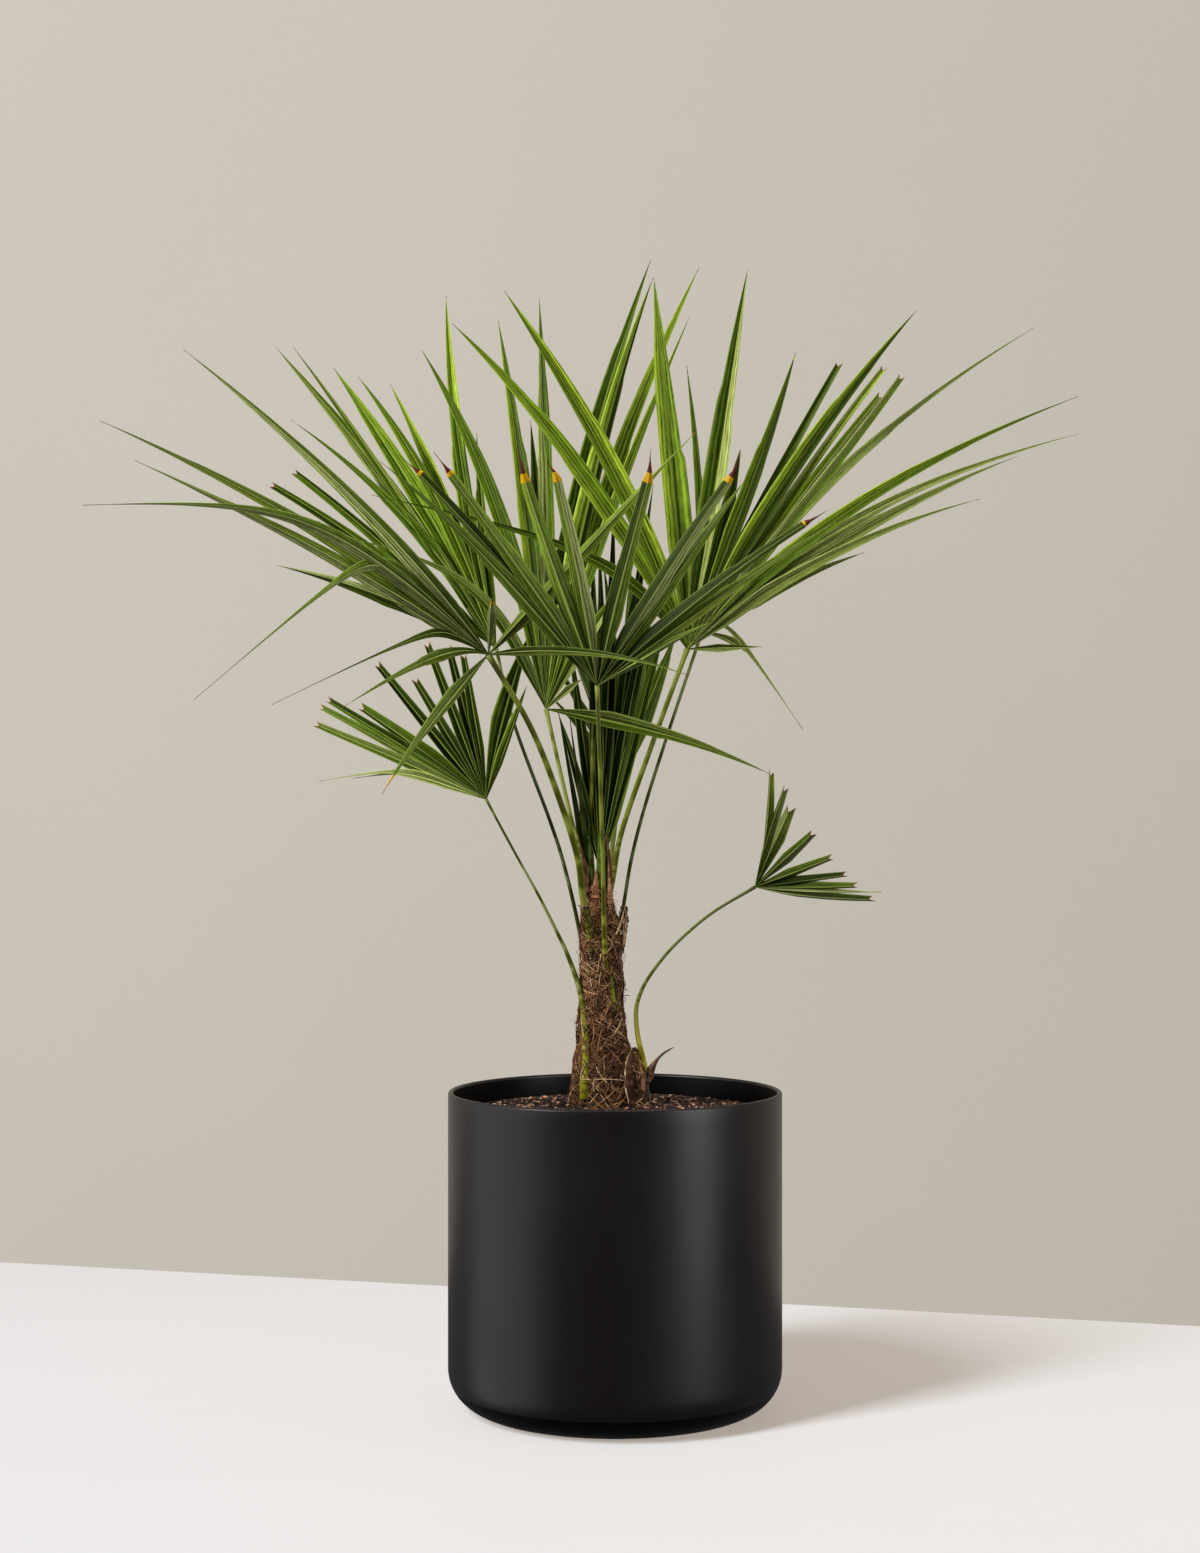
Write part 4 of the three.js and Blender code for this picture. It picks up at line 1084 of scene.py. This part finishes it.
def smoothRoute(points, steps):  # a centripetal curve through the points
    points = [np.array(p, float) for p in points]
    ends = [2 * points[0] - points[1]] + points + [2 * points[-1] - points[-2]]
    made = []
    for i in range(steps + 1):
        place = (len(points) - 1) * i / steps
        k = min(int(place), len(points) - 2)
        w = place - k
        p = ends[k:k + 4]
        gaps = [max(np.linalg.norm(p[j + 1] - p[j]) ** 0.5, 1e-4) for j in range(3)]
        t1 = ((p[1] - p[0]) / gaps[0] - (p[2] - p[0]) / (gaps[0] + gaps[1]) + (p[2] - p[1]) / gaps[1]) * gaps[1]
        t2 = ((p[2] - p[1]) / gaps[1] - (p[3] - p[1]) / (gaps[1] + gaps[2]) + (p[3] - p[2]) / gaps[2]) * gaps[1]
        c2 = -3 * p[1] + 3 * p[2] - 2 * t1 - t2
        c3 = 2 * p[1] - 2 * p[2] + t1 + t2
        made.append(p[1] + t1 * w + c2 * w * w + c3 * w ** 3)
    return np.array(made)


def seenRoute(points):
    return [onSight(np.float64(x), np.float64(z), np.float64(depth)) for x, z, depth in points]


def limbRings(route, thickness, section, steps):  # rings along a route, in metres
    line = smoothRoute(route, steps)
    forward = unit(np.gradient(line, axis=0))
    side = np.array([1.0, 0, 0])
    rings = []
    for i in range(steps + 1):
        along = i / steps
        a = unit(np.cross(forward[i], side))
        b = np.cross(forward[i], a)

        def ring(share, i=i, along=along, a=a, b=b):
            reach = thickness(along) * section(share, along)
            turn = math.tau * share
            return Vector((line[i] + a * reach[0] * math.cos(turn) + b * reach[1] * math.sin(turn)) * mm)

        rings.append(ring)
    return rings, line


def stalkGroup():
    group, given, out = newGroup(
        "stalkSkin",
        [("Foot", "Color", (1, 1, 0, 1)), ("Base", "Color", (0, 1, 0, 1)), ("Tip", "Color", (0, 1, 0, 1))])
    place = addNode(group, "UVMap", {"uv_map": "skin"}).outputs[0]
    parts = addNode(group, "SeparateXYZ", {}, {"Vector": place}).outputs
    ring = addNode(group, "CombineXYZ", {}, {  # the turn round the stalk as a circle, so the pattern has no seam
        "X": calc(group, "COSINE", calc(group, "MULTIPLY", parts[0], math.tau)),
        "Y": calc(group, "SINE", calc(group, "MULTIPLY", parts[0], math.tau)), "Z": parts[1]}).outputs[0]
    streaks = grainAt(group, ring, (3, 3, 0.4), 2)
    mottle = grainAt(group, ring, (0.8, 0.8, 1.2), 2)
    body = mixColours(group, fade(group, parts[1], 0.12, 0.42), given["Foot"], given["Base"])
    body = mixColours(group, fade(group, parts[1], 0.7, 1.0), body, given["Tip"])
    shade = calc(group, "ADD", fade(group, streaks, 0.3, 0.7, 0.84, 1.18), fade(group, mottle, 0.3, 0.7, -0.05, 0.05))
    group.links.new(mixColours(group, 1.0, body, shade, "MULTIPLY"), out["Color"])
    group.links.new(fade(group, streaks, 0.3, 0.7, 0.36, 0.52), out["Roughness"])
    group.links.new(streaks, out["Height"])
    return group


stalkSkin = stalkGroup()


def stalkSection(share, along):  # round below, with a shallow channel above
    turn = math.tau * share
    channel = 1 - 0.16 * max(0, math.cos(turn)) ** 2
    return np.array([channel, 1.0])


def sweptPiece(name, route, thickness, section, look, nodes, sides, steps):
    rings, line = limbRings(route, thickness, section, steps)
    built = extrudeRings(sides, rings)
    lengths = np.concatenate([[0], np.cumsum(np.linalg.norm(np.diff(line, axis=0), axis=1))])
    lengths /= lengths[-1]
    layer = built.loops.layers.uv.new("skin")
    corner = built.verts.layers.int["corner"]
    lineMetres = line * mm
    for face in built.faces:
        corners = [loop.vert[corner] for loop in face.loops]
        wraps = max(corners) - min(corners) > sides / 2 and len(corners) == 4
        for loop, place in zip(face.loops, corners):
            nearest = np.argmin(np.linalg.norm(lineMetres - np.array(loop.vert.co), axis=1))
            share = (place + (sides if wraps and place < sides / 2 else 0)) / sides
            loop[layer].uv = (share, lengths[nearest])
    mesh = meshFrom(name, built)
    mesh.materials.append(look)
    return finishPiece(name, mesh, nodes)


def buildStalks():
    looks = {key: newMaterial("stalk" + key, stalkSkin, dict(zip(("Foot", "Base", "Tip"), colours)), (0.25, 0.0003),
                              stalks["gloss"]) for key, colours in stalks["colours"].items()}
    for name, frond in fronds.items():
        if "stalk" not in frond:
            continue
        hub = onBlade(frond, np.float64(0), np.float64(0), 0)
        route = seenRoute(frond["stalk"]) + [hub]
        thick, thin, power = (*frond["thick"], 1)[:3]

        def thickness(along, thick=thick, thin=thin, power=power):
            flare = 1 + 0.35 * math.exp(-(1 - along) / 0.02)
            return (thin + (thick - thin) * (1 - along) ** power) * flare

        look = looks.get(name, looks[""])
        sweptPiece(f"petiole_{name}", route, thickness, stalkSection, look, [f"stalk_{name}"],
                   stalks["sides"], stalks["steps"])


buildStalks()
print("stalks set")


# The unopened leaf, the green and dry pieces round the trunk, and the fibre over them

spear = {"route": [(-17, 452, 9), (-21, 490, 16), (-20, 615, 24)], "thick": (3.8, 1.2)}
oldBase = {"route": [(20, 262, -8), (20, 292, -7), (14, 322, -5)], "thick": (13, 5)}
bract = {"route": [(26, 284, -5), (33, 304, -7), (42, 316, -8), (53, 323, -8)], "halfWidth": 5.0}
shards = {  # route as seen, half width, flatness, colour
    "sheathA": ([(-17.5, 450, -14), (-17.5, 466, -14), (-16.5, 485, -10)], 4.0, 0.2, srgb(150, 98, 68)),
    "sheathB": ([(-4, 446, -13), (-4.5, 462, -12), (-6, 488, -9)], 3.0, 0.2, srgb(160, 112, 78)),
    "sheathC": ([(-22, 448, -9), (-27, 486, -8), (-33, 513, -6)], 2.4, 0.3, srgb(88, 50, 33)),
    "sheathD": ([(-4, 462, -9), (-5, 490, -8), (-8, 516, -6)], 2.2, 0.3, srgb(112, 70, 48)),
    "cuffEdge": ([(1, 424, -14), (5, 434, -12), (9, 450, -6)], 0.9, 0.6, srgb(208, 170, 126)),
    "cuffFlap": ([(8, 412, -8), (9.5, 428, -6), (10, 446, -2)], 1.3, 0.4, srgb(188, 148, 104)),
    "baseEdge": ([(13, 268, -21), (9, 292, -21), (10, 309, -18), (15, 322, -13)], 1.1, 0.5, srgb(218, 190, 146)),
    "baseFlap": ([(17, 266, -21), (13, 292, -21), (13, 309, -18), (17, 323, -12)], 4.2, 0.3, srgb(74, 44, 28)),
    "baseShard": ([(24, 272, -17), (25, 296, -16), (20, 318, -11)], 2.6, 0.35, srgb(120, 82, 54)),
}
greens = {  # leaf bases between the stalks and under the fibre: route as seen, half width, flatness, colours
    "budFront": ([(-14, 440, -8), (-14, 478, -9), (-13, 530, -8)], 4.6, 0.5, (96, 112, 34), (74, 98, 30)),
    "budLeft": ([(-19, 440, -5), (-21, 478, -6), (-24, 530, -6)], 3.6, 0.6, (70, 84, 26), (52, 70, 20)),
    # the two blades below fill a gap deep in the crown; their near-black green is partly painted shade
    "bladeOuter": ([(-27, 466, 8), (-31, 512, 10), (-51, 626, 18)], 4.6, 0.3, (50, 58, 6), (46, 56, 6)),
    "bladeInner": ([(-24, 466, 6), (-27, 512, 8), (-41, 622, 15)], 3.8, 0.3, (42, 50, 6), (40, 48, 6)),
    "budRight": ([(-7, 440, -5), (-7, 478, -5), (-6, 525, -3)], 3.4, 0.6, (88, 104, 30), (60, 80, 22)),
    "oldStalk": ([(-1, 352, -17.5), (-3, 378, -16.8), (-6, 404, -16)], 2.6, 0.5, (124, 130, 26), (112, 130, 26)),
}
sleeves = {  # strands wound over a limb: route, radii, strands, share of its height
    "oldBase": (oldBase["route"], oldBase["thick"], 520, 1.0),
    "cuff": ([(3, 404, -2), (5.5, 425, 1), (8, 450, 6)], (4.5, 2.5), 130, 1.0),
    "low_left": (fronds["low_left"]["stalk"], (5.3, 3.4), 125, 0.34),
    "front": (fronds["front"]["stalk"], (4.0, 3.6), 60, 0.3),
    "left": (fronds["left"]["stalk"], (4.8, 4.6), 60, 0.2),
    "low_right": (fronds["low_right"]["stalk"], (3.8, 3.2), 24, 0.12),
}


def tapering(ends):
    return lambda along: ends[0] + (ends[1] - ends[0]) * along


def spindle(width):  # pointed at both ends
    return lambda along: width * min(1, 0.15 + along / 0.25) * (1 - along ** 1.6) + 0.15


def flattened(flatness):
    return lambda share, along: np.array([flatness * (1 + 0.12 * math.sin(9 * along)), 1.0])


def pleated(share, along):
    wave = 1 + 0.1 * math.cos(math.tau * share * 6)
    return np.array([wave, wave])


def rough(share, along):
    lump = 1 + 0.12 * noise.noise(Vector((math.cos(math.tau * share) * 2, math.sin(math.tau * share) * 2, along * 7)))
    return np.array([lump, lump])


def curled(share, along):
    turn = math.tau * share
    return np.array([0.5 + 0.3 * math.sin(turn * 2 + along * 5), 0.75 + 0.35 * math.sin(along * 6 + 1)])


def buildFootPieces():
    spearLook = newMaterial("spearGreen", stalkSkin, {"Foot": srgb(142, 138, 44), "Base": srgb(120, 116, 34),
                                                      "Tip": srgb(78, 84, 20)}, (0.4, 0.0004), 0.12)
    huskLook = newMaterial("huskFibre", dryGrain, {"Base": srgb(60, 38, 24)}, (0.6, 0.0006))
    bractLook = newMaterial("bractSkin", dryGrain, {"Base": srgb(110, 82, 56)}, (0.6, 0.0006))
    sweptPiece("spearLeaf", seenRoute(spear["route"]), tapering(spear["thick"]), pleated, spearLook,
               ["spear_leaf"], 24, 40)
    sweptPiece("oldLeafBase", seenRoute(oldBase["route"]), tapering(oldBase["thick"]), rough, huskLook,
               ["old_leaf_base"], 40, 40)
    sweptPiece("dryBract", seenRoute(bract["route"]), spindle(bract["halfWidth"]), curled, bractLook,
               ["dry_bract"], 24, 30)
    for name, (route, width, flatness, colour) in shards.items():
        look = newMaterial(name, dryGrain, {"Base": colour}, (0.6, 0.0006), 0.3)
        sweptPiece(name, seenRoute(route), spindle(width), flattened(flatness), look, [], 12, 22)
    for name, (route, width, flatness, foot, tip) in greens.items():
        colours = {"Foot": srgb(*foot), "Base": srgb(*tip), "Tip": srgb(*tip)}
        look = newMaterial(name, stalkSkin, colours, (0.4, 0.0004), 0.1)
        sweptPiece(name, seenRoute(route), spindle(width), flattened(flatness), look, [], 16, 24)


def ringAlong(route, thick):  # like trunkRing for an upright limb
    line = smoothRoute(seenRoute(route), 40) * mm
    heights = line[:, 2] - line[0, 2]

    def ring(height, angle):
        centre = np.array([np.interp(height, heights, line[:, k]) for k in range(3)])
        radius = np.interp(height, (0, heights[-1]), thick) * mm
        return centre, np.array([math.cos(angle), math.sin(angle), 0]), radius

    return ring, heights[-1]


def buildStrands():
    dice = np.random.default_rng(trunk["seed"])
    paths = [strandPaths(dice, trunk["strands"], trunk["strandLength"], trunk["strandLift"], (-0.04, 0.95),
                         trunkRing, trunkTop)]
    for route, thick, count, share in sleeves.values():
        ring, top = ringAlong(route, thick)
        paths.append(strandPaths(dice, count, trunk["sleeveLength"], trunk["sleeveLift"], (0.0, 1.0), ring,
                                 top * share))
    mats = sum(len(part) for part in paths)
    paths.append(strandPaths(dice, trunk["hairs"], trunk["hairLength"], trunk["hairLift"], (0.0, 0.97),
                             trunkRing, trunkTop))
    paths = np.concatenate(paths)
    steps = trunk["strandSteps"]
    taper = np.sin(np.linspace(0.25, math.pi - 0.15, steps))
    thick = np.concatenate([dice.uniform(*trunk["strandRadius"], mats),
                            dice.uniform(*trunk["hairRadius"], len(paths) - mats)])
    places, faces, caps = tubesFromPaths(paths, thick[:, None] * (0.35 + 0.65 * taper))
    tones = dice.choice(len(trunk["strandShares"]), len(paths), p=trunk["strandShares"])
    perFace = np.repeat(tones, (steps - 1) * 3)
    looks = np.concatenate([perFace, perFace, np.repeat(tones, 2)])
    materials = [newMaterial(f"strand{i}", dryGrain, {"Base": tone}, (0.3, 0.0002), 0.25)
                 for i, tone in enumerate(trunk["strandColours"])]
    mesh = joinedMesh("fibreStrands", places, triangles(faces, caps), materials, looks)
    return finishPiece("fibreStrands", mesh, [])


buildFootPieces()
buildStrands()
print("dry pieces and fibre laid over the stalks' feet")
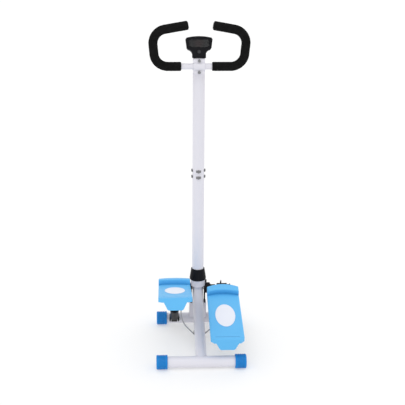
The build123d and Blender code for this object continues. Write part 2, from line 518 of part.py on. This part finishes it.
def make_monitor():
    below = box(-60, 60, POST_Y - 90, POST_Y + 60, POLE_TOP - 90, POLE_TOP)
    place = head_plane()
    button_hole = place * Pos(0, BUTTON_U, HEAD_FRONT) * Cylinder(BUTTON_R + 0.4, 30)

    front = head_slab(0, HEAD_FRONT, HEAD_SPLIT)
    front = chamfer(front.faces().sort_by(Axis.Y)[0].edges(), 1.5)
    front -= head_slab(HEAD_WALL, HEAD_FRONT + HEAD_WALL, HEAD_SPLIT)
    front -= window_plate(0, 6, 0) + button_hole + below
    save("monitor_front", front)

    back = head_slab(0, HEAD_SPLIT, HEAD_BACK)
    back = chamfer(back.faces().sort_by(Axis.Y)[-1].edges(), 3)
    hollow = head_slab(HEAD_WALL, HEAD_SPLIT, HEAD_BACK - HEAD_WALL)
    back -= hollow + below
    base = rod_z(POLE_R + 2, POLE_TOP, POLE_TOP + 5, 0, POST_Y)
    base -= box(-60, 60, 0, POST_Y - 12, POLE_TOP, POLE_TOP + 5)
    back += base - head_slab(0, HEAD_FRONT, HEAD_SPLIT) - hollow
    back += tube_z(POLE_R - WALL, POLE_TOP - 26, POLE_TOP + 2, 0, POST_Y, wall=3)
    door = place * Pos(0, WINDOW_U, HEAD_BACK) * extrude(RectangleRounded(52, 26, 4), 1.6)
    save("monitor_back", back)
    save("battery_door", door)

    save("monitor_lens", window_plate(-0.2, 1.6, 0.6))
    save("display_panel", window_plate(2, 2.2, 2.6))
    button = place * Pos(0, BUTTON_U, HEAD_FRONT - 1.8) * Cylinder(BUTTON_R, 6, align=UP)
    save("monitor_button", button)


def main():
    os.makedirs("parts", exist_ok=True)
    spine_outer, spine_top = make_base()
    make_post(spine_outer, spine_top)
    damper_brackets()
    make_pulley(spine_outer)
    for side in SIDES:
        make_pedal(side)
        make_damper(side)
        cable_half(side)
    make_handlebar()
    make_clamp()
    make_monitor()


main()
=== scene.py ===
import json
from math import cos, pi, radians, sin, tan

import bmesh
import bpy
from mathutils import Matrix, Vector


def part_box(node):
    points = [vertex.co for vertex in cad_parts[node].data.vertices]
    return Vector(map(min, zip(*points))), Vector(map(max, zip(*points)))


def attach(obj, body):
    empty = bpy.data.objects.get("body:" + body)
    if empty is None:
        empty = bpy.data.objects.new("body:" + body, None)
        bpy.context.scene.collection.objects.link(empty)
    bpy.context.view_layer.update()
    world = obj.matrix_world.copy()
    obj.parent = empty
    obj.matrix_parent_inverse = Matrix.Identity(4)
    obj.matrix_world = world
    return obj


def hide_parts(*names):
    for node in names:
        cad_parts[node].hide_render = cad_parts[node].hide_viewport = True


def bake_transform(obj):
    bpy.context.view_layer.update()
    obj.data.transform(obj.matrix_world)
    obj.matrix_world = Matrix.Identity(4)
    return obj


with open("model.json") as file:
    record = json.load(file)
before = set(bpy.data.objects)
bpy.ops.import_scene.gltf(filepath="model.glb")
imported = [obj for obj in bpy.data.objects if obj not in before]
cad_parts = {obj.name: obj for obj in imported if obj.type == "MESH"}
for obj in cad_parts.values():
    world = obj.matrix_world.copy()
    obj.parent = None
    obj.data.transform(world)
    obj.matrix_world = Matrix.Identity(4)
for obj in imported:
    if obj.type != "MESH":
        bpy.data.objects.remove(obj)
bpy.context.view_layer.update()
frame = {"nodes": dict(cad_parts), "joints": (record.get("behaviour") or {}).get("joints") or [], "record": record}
scene = bpy.context.scene
MM = 0.001
SIDES = {"left": -1, "right": 1}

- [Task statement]
Above this instruction are the records; retype exactly the lines from the one containing "window_plate(-0.2, 1.6, 0.6))" up to and including the one containing "bpy.data.objects.remove(obj)".

- [Answer for this exercise]
    save("monitor_lens", window_plate(-0.2, 1.6, 0.6))
    save("display_panel", window_plate(2, 2.2, 2.6))
    button = place * Pos(0, BUTTON_U, HEAD_FRONT - 1.8) * Cylinder(BUTTON_R, 6, align=UP)
    save("monitor_button", button)


def main():
    os.makedirs("parts", exist_ok=True)
    spine_outer, spine_top = make_base()
    make_post(spine_outer, spine_top)
    damper_brackets()
    make_pulley(spine_outer)
    for side in SIDES:
        make_pedal(side)
        make_damper(side)
        cable_half(side)
    make_handlebar()
    make_clamp()
    make_monitor()


main()
=== scene.py ===
import json
from math import cos, pi, radians, sin, tan

import bmesh
import bpy
from mathutils import Matrix, Vector


def part_box(node):
    points = [vertex.co for vertex in cad_parts[node].data.vertices]
    return Vector(map(min, zip(*points))), Vector(map(max, zip(*points)))


def attach(obj, body):
    empty = bpy.data.objects.get("body:" + body)
    if empty is None:
        empty = bpy.data.objects.new("body:" + body, None)
        bpy.context.scene.collection.objects.link(empty)
    bpy.context.view_layer.update()
    world = obj.matrix_world.copy()
    obj.parent = empty
    obj.matrix_parent_inverse = Matrix.Identity(4)
    obj.matrix_world = world
    return obj


def hide_parts(*names):
    for node in names:
        cad_parts[node].hide_render = cad_parts[node].hide_viewport = True


def bake_transform(obj):
    bpy.context.view_layer.update()
    obj.data.transform(obj.matrix_world)
    obj.matrix_world = Matrix.Identity(4)
    return obj


with open("model.json") as file:
    record = json.load(file)
before = set(bpy.data.objects)
bpy.ops.import_scene.gltf(filepath="model.glb")
imported = [obj for obj in bpy.data.objects if obj not in before]
cad_parts = {obj.name: obj for obj in imported if obj.type == "MESH"}
for obj in cad_parts.values():
    world = obj.matrix_world.copy()
    obj.parent = None
    obj.data.transform(world)
    obj.matrix_world = Matrix.Identity(4)
for obj in imported:
    if obj.type != "MESH":
        bpy.data.objects.remove(obj)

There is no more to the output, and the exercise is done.